Important: Tax laws vary significantly by country (e.g., the Canadian "SIFT Tax" fundamentally changed the landscape for many business trusts). Investors must consult a tax advisor to understand their specific situation.

Flow-Through Structure#

The core feature of an income trust is its "flow-through" or "pass-through" nature. This means the trust itself is not taxed on its income at the entity level, provided it distributes the income to unitholders. The tax liability is "passed through" to the investors.

Advantages of Investing in Income Trusts#

  • High Yield: Income trusts are designed to provide high, regular cash distributions, often yielding more than traditional stocks or bonds.
  • Portfolio Diversification: They provide exposure to asset classes (like commercial real estate through REITs) that may be otherwise inaccessible to individual investors.
  • Predictable Income: For trusts holding stable assets (e.g., utility companies or essential retail properties), the income stream can be very predictable.
  • Liquidity (for Public Trusts): Publicly traded trust units can be bought and sold on major stock exchanges, offering liquidity that direct ownership of assets does not.

Risks and Disadvantages of Income Trusts#

  • Interest Rate Sensitivity: Income trusts often behave like bonds; when interest rates rise, the value of the trust's units may fall, as the fixed distributions become less attractive compared to new, higher-yielding alternatives.
  • No Tax Shield: Because they distribute all income, trusts retain little cash for growth or to weather economic downturns. They may need to issue more debt or sell new units to fund expansion.
  • Commodity Price Risk (for Royalty Trusts): The distributions from royalty trusts are highly volatile and dependent on the fluctuating prices of oil, gas, or other resources.
  • Complex Tax Reporting: Investors receive a detailed tax slip (e.g., a T3 in Canada) that breaks down the distribution into its components, which can complicate tax filing.

How to Invest in Income Trusts#

Investing in a publicly traded income trust is as simple as buying a stock.

  1. Open a Brokerage Account: You will need an account with a stockbroker or an online trading platform.
  2. Research: Identify trusts that align with your investment goals and risk tolerance.

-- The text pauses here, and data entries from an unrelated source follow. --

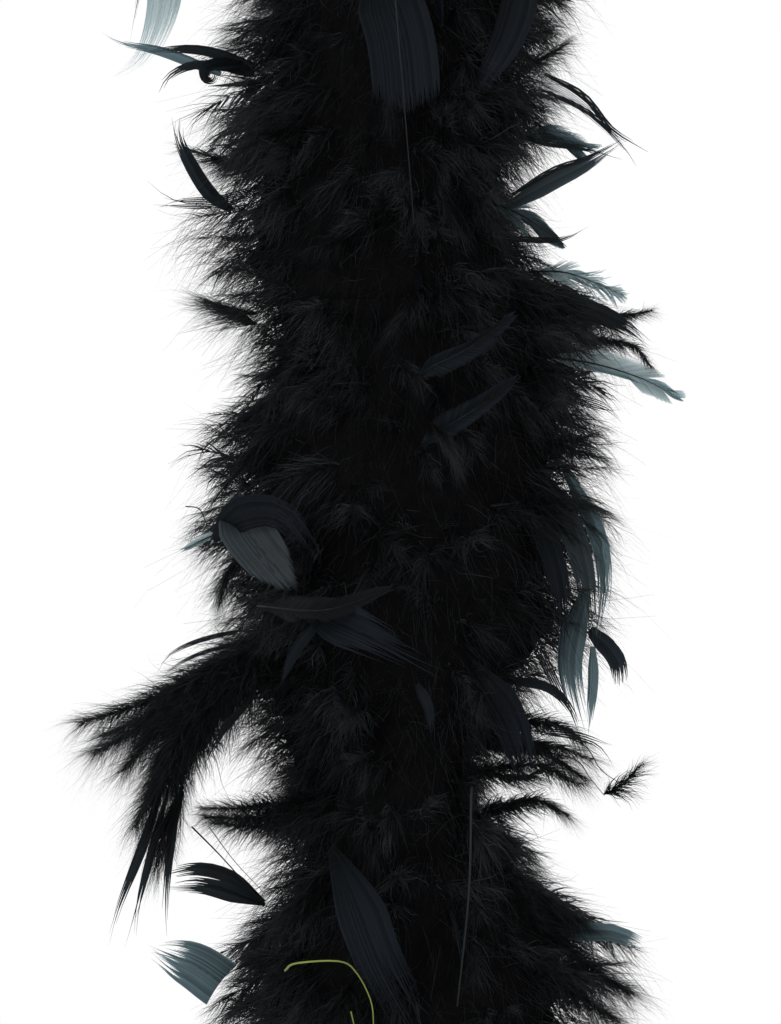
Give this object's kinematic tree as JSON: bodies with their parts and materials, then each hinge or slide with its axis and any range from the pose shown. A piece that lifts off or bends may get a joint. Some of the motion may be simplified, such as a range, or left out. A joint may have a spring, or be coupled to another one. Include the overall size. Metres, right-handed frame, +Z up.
{
  "type": "feather boa",
  "caption": "Long fluffy strand of black feathers bound to a twisted cord, with a thread loop at each end to hang it by.",
  "frame": {"origin": "where a hook carries the boa, inside the top of the upper thread loop", "axes": "+Z up, along the hanging strand towards the hook; +X to the viewer's right; -Y faces the viewer"},
  "size_m": [0.2159, 0.1798, 1.9479],
  "materials": {
    "cord": "matt two-ply cotton cord",
    "thread": "matt sewing thread",
    "down": "dull, downy, black",
    "vane": "satin, slate black, lets light through"
  },
  "bodies": {
    "hanging_loop": {"top_loop": "thread"},
    "section_01": {"core_cord_01": "cord", "quill_binding_01": "thread", "feather_ruff_01": "down", "top_knot": "cord", "top_whipping": "thread", "vane_feather_01": "vane"},
    "section_02": {"core_cord_02": "cord", "quill_binding_02": "thread", "feather_ruff_02": "down", "vane_feather_02": "vane"},
    "section_03": {"core_cord_03": "cord", "quill_binding_03": "thread", "feather_ruff_03": "down", "vane_feather_03": "vane"},
    "section_04": {"core_cord_04": "cord", "quill_binding_04": "thread", "feather_ruff_04": "down", "vane_feather_04": "vane"},
    "section_05": {"core_cord_05": "cord", "quill_binding_05": "thread", "feather_ruff_05": "down", "vane_feather_05": "vane"},
    "section_06": {"core_cord_06": "cord", "quill_binding_06": "thread", "feather_ruff_06": "down", "vane_feather_06": "vane", "vane_feather_07": "vane", "vane_feather_08": "vane", "vane_feather_09": "vane"},
    "section_07": {"core_cord_07": "cord", "quill_binding_07": "thread", "feather_ruff_07": "down", "vane_feather_10": "vane", "vane_feather_11": "vane", "vane_feather_12": "vane", "long_plume": "down"},
    "section_08": {"core_cord_08": "cord", "quill_binding_08": "thread", "feather_ruff_08": "down", "vane_feather_13": "vane", "vane_feather_14": "vane"},
    "section_09": {"core_cord_09": "cord", "quill_binding_09": "thread", "feather_ruff_09": "down", "vane_feather_15": "vane"},
    "section_10": {"core_cord_10": "cord", "quill_binding_10": "thread", "feather_ruff_10": "down", "vane_feather_16": "vane"},
    "section_11": {"core_cord_11": "cord", "quill_binding_11": "thread", "feather_ruff_11": "down", "vane_feather_17": "vane"},
    "section_12": {"core_cord_12": "cord", "quill_binding_12": "thread", "feather_ruff_12": "down", "bottom_knot": "cord", "bottom_whipping": "thread"},
    "foot_loop": {"bottom_loop": "thread"}
  },
  "joints": [
    {"name": "bend_01", "type": "hinge", "parent": "hanging_loop", "child": "section_01", "pos_m": [0, 0, -0.04215], "axis": [1, 0, 0], "range_deg": [-35, 35]},
    {"name": "bend_02", "type": "hinge", "parent": "section_01", "child": "section_02", "pos_m": [0, 0, -0.21975], "axis": [0, 1, 0], "range_deg": [-35, 35]},
    {"name": "bend_03", "type": "hinge", "parent": "section_02", "child": "section_03", "pos_m": [0, 0, -0.36975], "axis": [1, 0, 0], "range_deg": [-35, 35]},
    {"name": "bend_04", "type": "hinge", "parent": "section_03", "child": "section_04", "pos_m": [0, 0, -0.51975], "axis": [0, 1, 0], "range_deg": [-35, 35]},
    {"name": "bend_05", "type": "hinge", "parent": "section_04", "child": "section_05", "pos_m": [0, 0, -0.66975], "axis": [1, 0, 0], "range_deg": [-35, 35]},
    {"name": "bend_06", "type": "hinge", "parent": "section_05", "child": "section_06", "pos_m": [0, 0, -0.81975], "axis": [0, 1, 0], "range_deg": [-35, 35]},
    {"name": "bend_07", "type": "hinge", "parent": "section_06", "child": "section_07", "pos_m": [0, 0, -0.96975], "axis": [1, 0, 0], "range_deg": [-35, 35]},
    {"name": "bend_08", "type": "hinge", "parent": "section_07", "child": "section_08", "pos_m": [0, 0, -1.11975], "axis": [0, 1, 0], "range_deg": [-35, 35]},
    {"name": "bend_09", "type": "hinge", "parent": "section_08", "child": "section_09", "pos_m": [0, 0, -1.26975], "axis": [1, 0, 0], "range_deg": [-35, 35]},
    {"name": "bend_10", "type": "hinge", "parent": "section_09", "child": "section_10", "pos_m": [0, 0, -1.41975], "axis": [0, 1, 0], "range_deg": [-35, 35]},
    {"name": "bend_11", "type": "hinge", "parent": "section_10", "child": "section_11", "pos_m": [0, 0, -1.56975], "axis": [1, 0, 0], "range_deg": [-35, 35]},
    {"name": "bend_12", "type": "hinge", "parent": "section_11", "child": "section_12", "pos_m": [0, 0, -1.71975], "axis": [0, 1, 0], "range_deg": [-35, 35]},
    {"name": "foot_loop_swing", "type": "hinge", "parent": "section_12", "child": "foot_loop", "pos_m": [0, 0, -1.89735], "axis": [1, 0, 0], "range_deg": [-35, 35]}
  ]
}
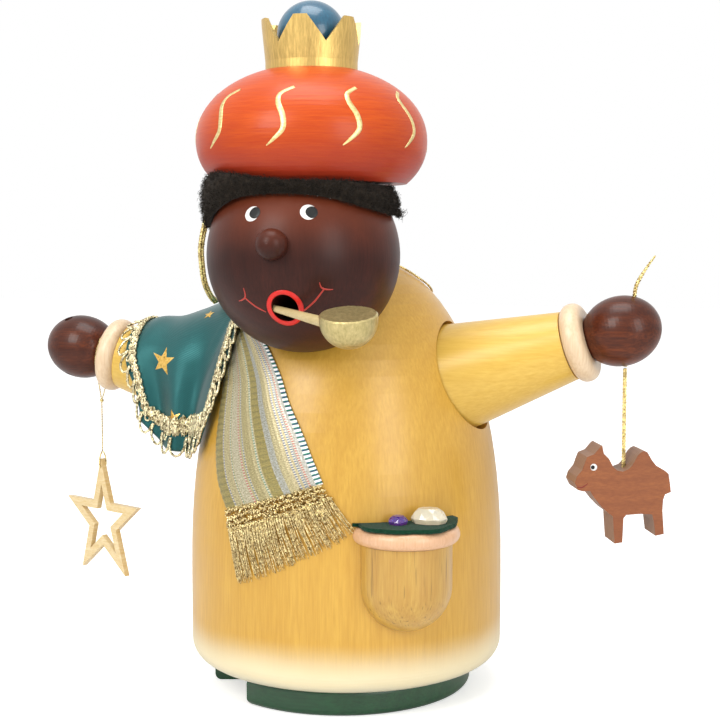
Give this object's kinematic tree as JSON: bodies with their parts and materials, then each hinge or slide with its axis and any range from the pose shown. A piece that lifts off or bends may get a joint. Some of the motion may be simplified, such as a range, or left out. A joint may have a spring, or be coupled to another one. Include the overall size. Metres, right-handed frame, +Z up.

Analyze the sustainability of their distributions, the quality of their assets, and their management team.
  3. Place an Order: Buy units of the trust through your brokerage account using its ticker symbol.
  4. Monitor Your Investment: Keep track of distribution announcements and the company's financial health.

Conclusion#

Income trusts can be a valuable component of an income-focused investment strategy, offering the potential for high, regular cash flow and diversification. REITs, in particular, have become a mainstream way to access the real estate market. However, potential investors must carefully weigh the benefits against the risks, particularly interest rate sensitivity and tax complexity. Thorough research and, if necessary, consultation with a financial advisor are essential steps before adding income trusts to your portfolio. When understood and used appropriately, they can be an effective tool for achieving financial goals.


References#

  • Investopedia. "Income Trust." Retrieved from https://www.investopedia.com/terms/i/incometrust.asp.
  • Canadian Revenue Agency (CRA). "Specified Investment Flow-Through (SIFT) Trusts."
  • U.S. Securities and Exchange Commission (SEC). "Real Estate Investment Trusts (REITs)."
  • The Motley Fool. "A Beginner's Guide to REITs."